> **Task brief**:
Starting at the line that contains "chair.add(seatFrame);", copy every line down to the line that contains "before = set(bpy.data.objects)", inclusive, exactly as it stands. Omit all other lines.

> **Information provided**:
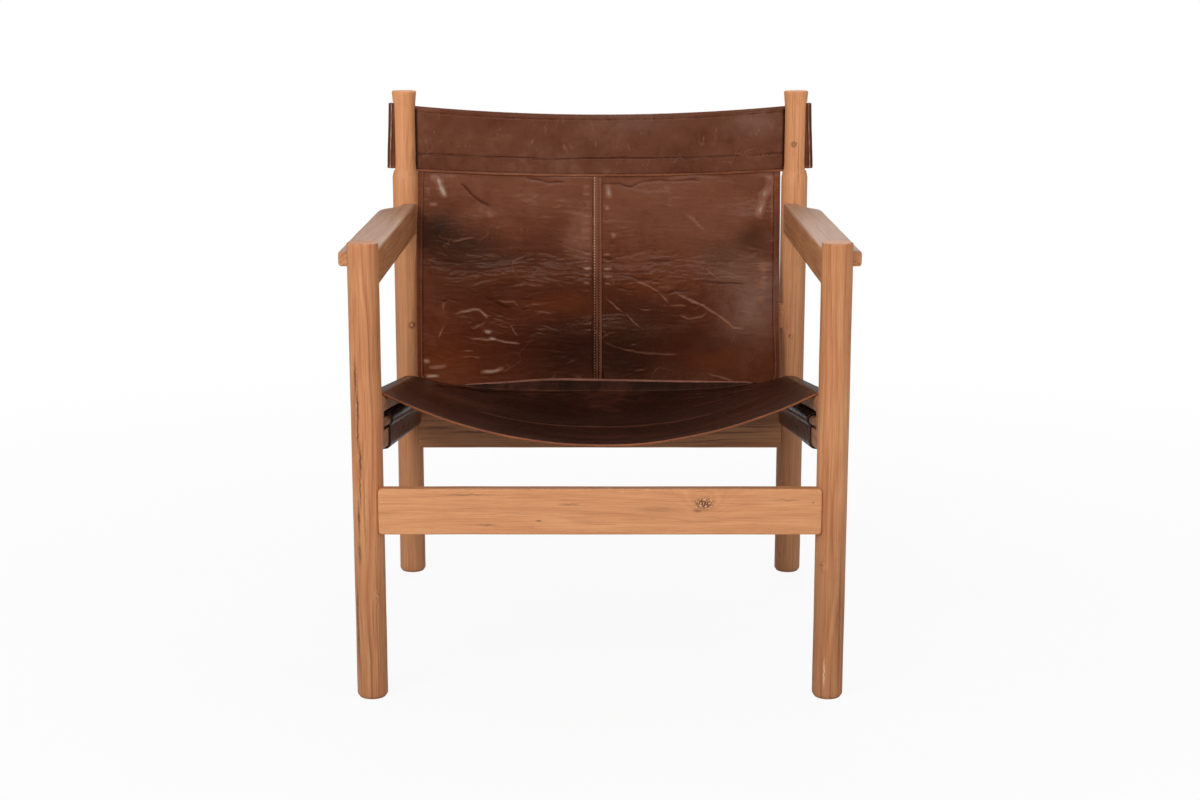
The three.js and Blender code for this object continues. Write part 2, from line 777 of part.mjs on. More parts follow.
function lapRows(crease) {
  const rows = lapStepShares.map(() => []);
  for (const foot of crease) {
    const here = foot.clone().applyMatrix4(seatFrame.matrix);
    const between = Math.abs(foot.x) < hemX - hemRadius;
    const height = between ? Math.max(0, seatLapTop - here.z) : 0;
    const full = THREE.MathUtils.smoothstep(height, 0, seatLapFade);
    lapStepShares.forEach(([back, backUpright, up], i) => {
      const rise = up * height;
      const reach = THREE.MathUtils.lerp(back, backUpright, full) * seatLapBend;
      const point = here.clone().add(new THREE.Vector3(0, rise * panelTilt, rise)).applyMatrix4(intoSeat);
      point.y += reach;
      rows[i].push(point);
    });
  }
  return rows;
}

function seatRows() {
  const rows = seatSagShares.map(({ along, depth, fullness }) => (
    seatProfile(depth * seatSag, fullness).map(([x, z, setback]) => {
      const front = frontY + seatFrontInset + setback * seatFlapSetback;
      return new THREE.Vector3(x, THREE.MathUtils.lerp(front, creaseY(z), along), z);
    })
  ));
  return [...rows, ...lapRows(rows.at(-1))];
}

function seatSlingGeometry() {
  const hole = screwSolid(fitGap).translate(railMiddleX, 0, 0);
  const solid = solidOf(sheet(seatRows(), seatLeather));
  return geometryOf(cut(solid, hole, mirrored(hole)));
}

function seatDowelGeometry() {
  return rod(seatDowelDiameter / 2, seatDowelFront, hemRear - seatDowelRearInset, roundSegments / 2)
    .rotateX(-Math.PI / 2);
}

// Back panel, in the chair's frame

const pocketTop = (x) => bandBottomAt(x) + bandPocket;

function panelY(x, z) {
  const share = Math.min((z - panelFootHeight) / (bandBottomAt(x) - panelFootHeight), 1);
  const swell = Math.sin(share * Math.PI) ** 2;
  const ripple = panelRipple * swell * Math.sin(share * Math.PI * 2 * panelRippleCount);
  return THREE.MathUtils.lerp(panelFootY, rearY + bandBowAt(x), share) + ripple;
}

function panelEdge(z, edge, flare) {
  const share = THREE.MathUtils.clamp((bandBottom - z) / (bandBottom - panelFootHeight), 0, 1);
  const corner = THREE.MathUtils.clamp(1 - (z - panelFootHeight) / panelCornerHeight, 0, 1);
  return edge + flare * Math.min(share * 4, 1) - (panelCornerInset + flare) * corner;
}

// How far the lap at the middle seam stands forward: nothing behind the seat's turned-up margin,
// where the covered half goes back instead, and a whole thickness above it.
const lapForwardFoot = seatLapTop + seatLeather;
const lapForwardHead = lapForwardFoot + panelLapFade;
const lapForward = (z) => THREE.MathUtils.smoothstep(z, lapForwardFoot, lapForwardHead);

function panelGeometry(side) {
  const edgeAt = side < 0
    ? (z) => -panelEdge(z, panelLeftEdge, panelLeftFlare)
    : (z) => panelEdge(z, panelRightEdge, 0);
  const covered = panelSeam - panelLap;
  const lapDepth = backLeather + fitGap;
  const forward = (z) => -lapDepth * lapForward(z);
  const backward = (z) => lapDepth * (1 - lapForward(z));
  const level = () => 0;
  const clear = 2 * fitGap + backLeather / 4;
  const columns = side < 0
    ? [[panelSeam, forward], [covered + panelLap / 2, forward], [covered, forward], [covered - panelStep, level]]
    : [[covered + clear, backward], [panelSeam + clear, backward], [panelSeam + clear + panelStep, level]];
  const inner = columns.at(-1)[0];
  const heights = [() => panelFootHeight, () => lapForwardFoot];
  for (const share of panelRowShares) {
    heights.push((x) => THREE.MathUtils.lerp(lapForwardHead, bandBottomAt(x) - fitGap, share));
  }
  heights.push(pocketTop);
  const rows = heights.map((height) => {
    const point = (x, offset) => {
      const z = height(x);
      return new THREE.Vector3(x, panelY(x, z) + offset(z), z);
    };
    const middle = columns.map(([x, offset]) => point(x, offset));
    const edge = edgeAt(height(0));
    return [...middle, ...panelColumnShares.map((out) => point(THREE.MathUtils.lerp(inner, edge, out), level))];
  });
  const solid = solidOf(sheet(rows, backLeather));
  if (side > 0) return geometryOf(solid);
  const notchFoot = bandBottom - fitGap - backLeather / 2;
  return geometryOf(cut(solid, block(
    covered - panelStep - backLeather,
    panelSeam + overrun,
    rearY - overrun,
    rearY + overrun,
    notchFoot,
    rearPostHeight,
  )));
}

// Back band, in the chair's frame

function bandSection(x) {
  const half = bandThickness / 2;
  const [low, high] = [bandBottomAt(x), bandTopAt(x)];
  const y = rearY + bandBowAt(x);
  const points = [[-half, low], [half, low]];
  for (let k = 0; k <= 4; k += 1) {
    const angle = (k * Math.PI) / 4;
    points.push([half * Math.cos(angle), high - half + half * Math.sin(angle)]);
  }
  return points.map(([offset, z]) => new THREE.Vector3(x, y + offset, z));
}

function pocketRows() {
  const rows = [];
  const edge = panelLeftEdge + fitGap;
  for (const lift of [-1, 1]) {
    const row = [];
    for (let k = 0; k <= bandSegments; k += 1) {
      const x = THREE.MathUtils.lerp(-edge, edge, k / bandSegments);
      const z = lift < 0 ? bandBottomAt(x) - overrun : pocketTop(x) + fitGap;
      row.push(new THREE.Vector3(x, rearY + bandBowAt(x), z));
    }
    rows.push(row);
  }
  return rows;
}

function bandGeometry() {
  const stations = [-bandRollX, -legX];
  for (let k = 0; k <= bandSegments; k += 1) stations.push(THREE.MathUtils.lerp(-legInner, legInner, k / bandSegments));
  stations.push(legX, bandRollX);
  const [low, high] = [bandBottomAt(bandRollX), bandTopAt(bandRollX)];
  const roll = rod(bandRollRadius, low, high, roundSegments / 2).translate(bandRollX, rearY, 0);
  const bore = rod(bandDowelDiameter / 2 + fitGap, low - overrun, high + overrun, roundSegments / 2);
  bore.translate(bandRollX, rearY, 0);
  let solid = join(solidOf(loft(stations.map(bandSection))), roll, mirrored(roll));
  solid = cut(solid, bore, mirrored(bore), sheet(pocketRows(), backLeather + 2 * fitGap));
  return geometryOf(solid);
}

// Assembly

const chair = new THREE.Group();

function add(parent, name, geometry, finish, x = 0, y = 0, z = 0) {
  const mesh = new THREE.Mesh(geometry, finish);
  mesh.name = name;
  mesh.position.set(x, y, z);
  parent.add(mesh);
  return mesh;
}

const sides = [
  { name: 'left', sign: -1, shaped: mirrored },
  { name: 'right', sign: 1, shaped: (geometry) => geometry },
];

const frontLeg = frontLegGeometry();
const rearPosts = { left: rearPostGeometry(false), right: rearPostGeometry(true) };
const arm = armGeometry();
const rail = railGeometry();
const peg = railPeg(railPegDiameter / 2, pegFront, pegFront + railPegLength);
const [rollLow, rollHigh] = [bandBottomAt(bandRollX), bandTopAt(bandRollX)];
const bandDowel = rod(bandDowelDiameter / 2, rollLow - bandDowelProud, rollHigh + bandDowelProud, roundSegments / 2);

chair.add(seatFrame);
for (const { name, sign, shaped } of sides) {
  add(chair, `front_leg_${name}`, shaped(frontLeg), teak(), sign * legX, frontY);
  add(chair, `rear_post_${name}`, shaped(rearPosts[name]), teak(), sign * legX, rearY);
  add(chair, `armrest_${name}`, shaped(arm), teak(), sign * legX);
  add(chair, `back_rail_peg_${name}`, shaped(peg), darkTeak(), sign * legX, rearY);
  add(chair, `band_dowel_${name}`, bandDowel.clone(), darkTeak(), sign * bandRollX, rearY);
  add(seatFrame, `seat_rail_${name}`, shaped(rail), teak(), sign * railMiddleX);
  add(seatFrame, `seat_dowel_${name}`, seatDowelGeometry(), darkTeak(), sign * hemX);
  add(seatFrame, `hem_screw_${name}`, shaped(screwSolid()), steel(), sign * railMiddleX);
}
add(chair, 'post_plug_right', plugTool(), darkTeak(), legX, rearY);
add(chair, 'front_stretcher', crossRailGeometry(crossRails.front), teak(), 0, frontY);
add(chair, 'rear_stretcher', crossRailGeometry(crossRails.rear), teak(), 0, rearY);
add(chair, 'back_rail', crossRailGeometry(crossRails.back), teak(), 0, rearY);
add(seatFrame, 'seat_sling', seatSlingGeometry(), seatHide());
add(chair, 'back_panel_left', panelGeometry(-1), backHide());
add(chair, 'back_panel_right', panelGeometry(1), backHide());
add(chair, 'back_band', bandGeometry(), backHide());

export default chair;
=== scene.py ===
"""A leather sling lounge chair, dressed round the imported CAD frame.

Lengths are in millimetres until a mesh is made. The chair's own frame has +Z up and -Y to the front.
"""

import math

import bmesh
import bpy
import numpy as np
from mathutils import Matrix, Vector


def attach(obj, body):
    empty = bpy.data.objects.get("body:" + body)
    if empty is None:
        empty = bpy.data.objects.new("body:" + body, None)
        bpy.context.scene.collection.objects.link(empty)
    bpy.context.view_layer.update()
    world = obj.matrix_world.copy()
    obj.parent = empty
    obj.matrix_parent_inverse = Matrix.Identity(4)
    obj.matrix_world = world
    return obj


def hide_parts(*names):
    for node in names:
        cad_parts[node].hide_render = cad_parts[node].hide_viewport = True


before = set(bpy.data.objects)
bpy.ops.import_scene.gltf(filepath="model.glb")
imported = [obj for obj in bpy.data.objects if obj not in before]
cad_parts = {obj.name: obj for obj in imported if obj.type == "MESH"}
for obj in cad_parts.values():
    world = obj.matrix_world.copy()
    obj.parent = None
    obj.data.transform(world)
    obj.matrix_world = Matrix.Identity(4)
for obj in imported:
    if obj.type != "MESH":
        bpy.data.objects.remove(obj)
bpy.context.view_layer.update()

MM = 0.001
FINE = 1.3

# Posts and legs
LEG_X = 307.0
LEG_RADIUS = 20.5
LEG_INNER = LEG_X - LEG_RADIUS
FRONT_Y = -300.0
REAR_Y = 300.0
FRONT_TOP = 616.0
REAR_TOP = 779.0
RIM_RADIUS = 2.5
WAIST_INSET = 3.15
WAIST_LOW = 670.0
WAIST_HIGH = 749.0
LOWER_COVE = 26.0
CAP_RADIUS = 18.9
UPPER_COVE = 25.0
CUT_EDGE = 0.5

# Armrests, about the axis of the leg
ARM_TOP = 603.5
ARM_INNER = -17.5
ARM_OUTER = 32.5
ARM_LOW = 555.5
ARM_EDGE = 583.5
ARM_FOOT_END = 1.5
ARM_FRONT = -297.0
ARM_REAR = 290.0
ARM_TAIL = 175.0
ARM_TAIL_LENGTH = 104.5
ARM_ROUND = 4.0
ARM_END_ROUND = 1.6
ARM_TAIL_SHARES = (
    (0, 1), (0.14, 0.985), (0.24, 0.95), (0.33, 0.87), (0.41, 0.77), (0.58, 0.57), (0.76, 0.48), (1, 0.43),
)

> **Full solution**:
chair.add(seatFrame);
for (const { name, sign, shaped } of sides) {
  add(chair, `front_leg_${name}`, shaped(frontLeg), teak(), sign * legX, frontY);
  add(chair, `rear_post_${name}`, shaped(rearPosts[name]), teak(), sign * legX, rearY);
  add(chair, `armrest_${name}`, shaped(arm), teak(), sign * legX);
  add(chair, `back_rail_peg_${name}`, shaped(peg), darkTeak(), sign * legX, rearY);
  add(chair, `band_dowel_${name}`, bandDowel.clone(), darkTeak(), sign * bandRollX, rearY);
  add(seatFrame, `seat_rail_${name}`, shaped(rail), teak(), sign * railMiddleX);
  add(seatFrame, `seat_dowel_${name}`, seatDowelGeometry(), darkTeak(), sign * hemX);
  add(seatFrame, `hem_screw_${name}`, shaped(screwSolid()), steel(), sign * railMiddleX);
}
add(chair, 'post_plug_right', plugTool(), darkTeak(), legX, rearY);
add(chair, 'front_stretcher', crossRailGeometry(crossRails.front), teak(), 0, frontY);
add(chair, 'rear_stretcher', crossRailGeometry(crossRails.rear), teak(), 0, rearY);
add(chair, 'back_rail', crossRailGeometry(crossRails.back), teak(), 0, rearY);
add(seatFrame, 'seat_sling', seatSlingGeometry(), seatHide());
add(chair, 'back_panel_left', panelGeometry(-1), backHide());
add(chair, 'back_panel_right', panelGeometry(1), backHide());
add(chair, 'back_band', bandGeometry(), backHide());

export default chair;
=== scene.py ===
"""A leather sling lounge chair, dressed round the imported CAD frame.

Lengths are in millimetres until a mesh is made. The chair's own frame has +Z up and -Y to the front.
"""

import math

import bmesh
import bpy
import numpy as np
from mathutils import Matrix, Vector


def attach(obj, body):
    empty = bpy.data.objects.get("body:" + body)
    if empty is None:
        empty = bpy.data.objects.new("body:" + body, None)
        bpy.context.scene.collection.objects.link(empty)
    bpy.context.view_layer.update()
    world = obj.matrix_world.copy()
    obj.parent = empty
    obj.matrix_parent_inverse = Matrix.Identity(4)
    obj.matrix_world = world
    return obj


def hide_parts(*names):
    for node in names:
        cad_parts[node].hide_render = cad_parts[node].hide_viewport = True


before = set(bpy.data.objects)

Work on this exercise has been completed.